When Ireland finally became independent, it would be a strongly Catholic state but one in which the Protestant minority would have considerable representation in banking, the legal profession, and sections of the media—as well as in the Irish Senate.

The Catholic Church, of course, held a powerful position in the Irish Republic. As late as the 1980s, a large majority of the Irish voted in referendums to uphold Catholic positions on divorce and abortion, but this resistance would begin to collapse in the 1990s. Widespread revelations of clerical sexual abuse destroyed what remained of the Church’s credibility, and in 2011, the country symbolically closed its embassy in the Vatican.

The most recent survey of religious attitudes took place in 2016 and showed decline in both Catholic and Protestant religious belief but a rise in the number of Orthodox believers, largely due to East European immigration. While 78 percent of the population still described themselves as Catholic, this did not translate into support for Catholic moral teachings, as evidenced by the large majority votes for abortion and same-sex marriage in national referendums. As is the case elsewhere in the West, Ireland has seen Christianity replaced by a secular materialist, leftist ideology and the Church by a woke and unaccountable financial elite.
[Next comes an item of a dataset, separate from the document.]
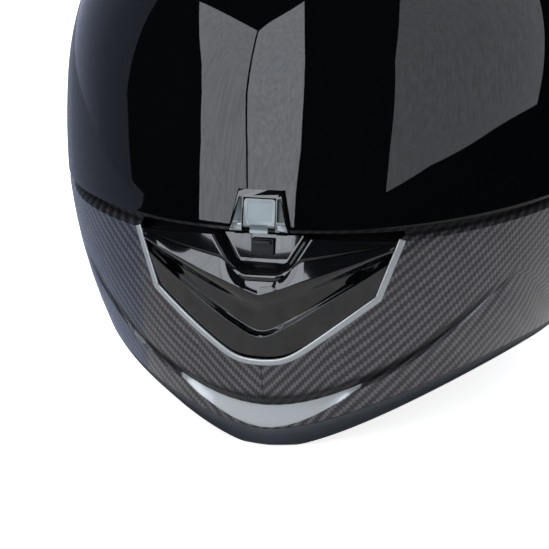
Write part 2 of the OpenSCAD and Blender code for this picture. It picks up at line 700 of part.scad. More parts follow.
module pivot_cap_right() { mirror([1, 0, 0]) pivot_cap(); }
module release_tab() {
    color("#7d1f1f") translate([flat_x + air, pivot_y - tab_w / 2, 0]) {
        translate([0, 0, tab_low]) cube([1.8, tab_w, tab_top - tab_low]);
        translate([0, 1, tab_low]) cube([tab_shelf, tab_w - 2, 2.2]);
    }
}
module release_tab_left() { release_tab(); }
module release_tab_right() { mirror([1, 0, 0]) release_tab(); }

// Brow vents: raised housings on the forehead with a sliding cover each
brow_t = 25;
brow_half = 13;
brow_lo = 219;
brow_hi = 245;
brow_up = 3.6;
// Gap under the fairings, and the thickness of their edges
shim = 0.5;
skirt = 0.6;
function brow_u(t) = (t - brow_t) / brow_half;
function brow_foot(t) = brow_lo + 5 * pow(brow_u(t), 2);
function brow_head(t) = brow_hi - 12 * pow(brow_u(t), 2);
function brow_d(t, z) = let (v = (z - brow_foot(t)) / (brow_head(t) - brow_foot(t)))
    shell_d(t, z) - shim - skirt - brow_up * ease(0, 0.4, 1 - abs(brow_u(t))) * ease(0, 0.22, v)
        * ease(0, 0.5, 1 - v);
module brow_vent() {
    color("#101113") difference() {
        patch(steps(brow_t - brow_half, brow_t + brow_half, 12), function(t) brow_foot(t),
            function(t) brow_head(t), 8, function(t, z) brow_d(t, z),
            function(t, z) shell_d(t, z) - shim);
        brow_hole();
    }
}
slider_lo = 225.2;
slider_hi = 231.2;
module brow_hole() {
    on_skin(brow_t, (slider_lo + slider_hi) / 2 - 0.4, step_crown) cube([6, 13, 24], center = true);
}
// The slider lies over the housing's opening and follows its flat top
module brow_slider() {
    color("#2c2e32") patch(steps(brow_t - 4.5, brow_t + 4.5, 6), function(t) slider_lo,
        function(t) slider_hi, 4,
        function(t, z) shell_d(t, z) - shim - skirt - brow_up - 1.2 - 0.5 * ease(1.1, 3.6, z - slider_lo),
        function(t, z) shell_d(t, z) - shim - skirt - brow_up - 0.35);
}
module brow_vent_left() { brow_vent(); }
module brow_vent_right() { mirror([1, 0, 0]) brow_vent(); }
module brow_slider_left() { brow_slider(); }
module brow_slider_right() { mirror([1, 0, 0]) brow_slider(); }

// Exhaust fairing at the crown's back
spoiler_t = 48;
spoiler_lo = 172;
spoiler_hi = 238;
spoiler_up = 10;
slider_w = 14;
slider_z = 193;
slider_h = 6;
function spoiler_u(t) = (t - 180) / spoiler_t;
function spoiler_foot(t) = spoiler_lo + 34 * pow(spoiler_u(t), 2);
function spoiler_head(t) = spoiler_hi - 22 * pow(spoiler_u(t), 2);
function spoiler_d(t, z) = let (v = (z - spoiler_foot(t)) / (spoiler_head(t) - spoiler_foot(t)))
    shell_d(t, z) - shim - skirt - spoiler_up * ease(0, 0.6, 1 - abs(spoiler_u(t))) * ease(0, 0.2, v)
        * ease(0, 0.95, 1 - v);
module rear_spoiler() {
    color("#101113") difference() {
        patch(steps(180 - spoiler_t, 180 + spoiler_t, 18), function(t) spoiler_foot(t),
            function(t) spoiler_head(t), 9, function(t, z) spoiler_d(t, z),
            function(t, z) shell_d(t, z) - shim);
        translate([0, back(slider_z, 0), slider_z + slider_h / 2])
            cube([2 * slider_w + 2, 60, slider_h + 0.8], center = true);
    }
}
// The shell's outlet, which the slide covers when it is pushed across
module spoiler_hole() {
    translate([slider_w / 2, back(slider_z, 0), slider_z + slider_h / 2])
        cube([slider_w - 2, 50, slider_h - 1.6], center = true);
}
module rear_vent_slider() {
    color("#2c2e32") translate([-slider_w, back(slider_z, shell_d(180, slider_z)) + 0.35, slider_z])
        cube([slider_w, spoiler_up - 1, slider_h]);
}
// Low outlets beside the neck
module exhaust_hole(g) {
    translate([44, 0, 78]) along(100, 200) hull() for (s = [-1, 1])
        translate([9 * s, -1.5 * s]) circle(5 + g, $fn = 32);
}
module exhaust_grille() {
    color("#17181a") resize([0, 0, 0]) intersection() {
        patch(steps(148, 176, 8), function(t) 66, function(t) 90, 3, function(t, z) -0.4,
            function(t, z) 3.6);
        difference() {
            exhaust_hole(-0.25);
            for (i = [-2:2]) translate([44 + 4.6 * i - 0.9, 100, 74.5 - 0.17 * 4.6 * i])
                cube([1.8, 100, 7]);
        }
    }
}
module exhaust_grille_left() { exhaust_grille(); }
module exhaust_grille_right() { mirror([1, 0, 0]) exhaust_grille(); }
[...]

While Gribben describes this book as “a labour of love for the religious world in which I was formed,” he appears to have no love for the Christian state. “What passed as Christian Ireland is finally over—and Christians should be glad,” he says. Although he expresses serious concern about the decline of Christian faith and morals in Ireland and the corresponding rise of the new secular elite, he expects Christians in Ireland to once again provide salt and light to a dark age.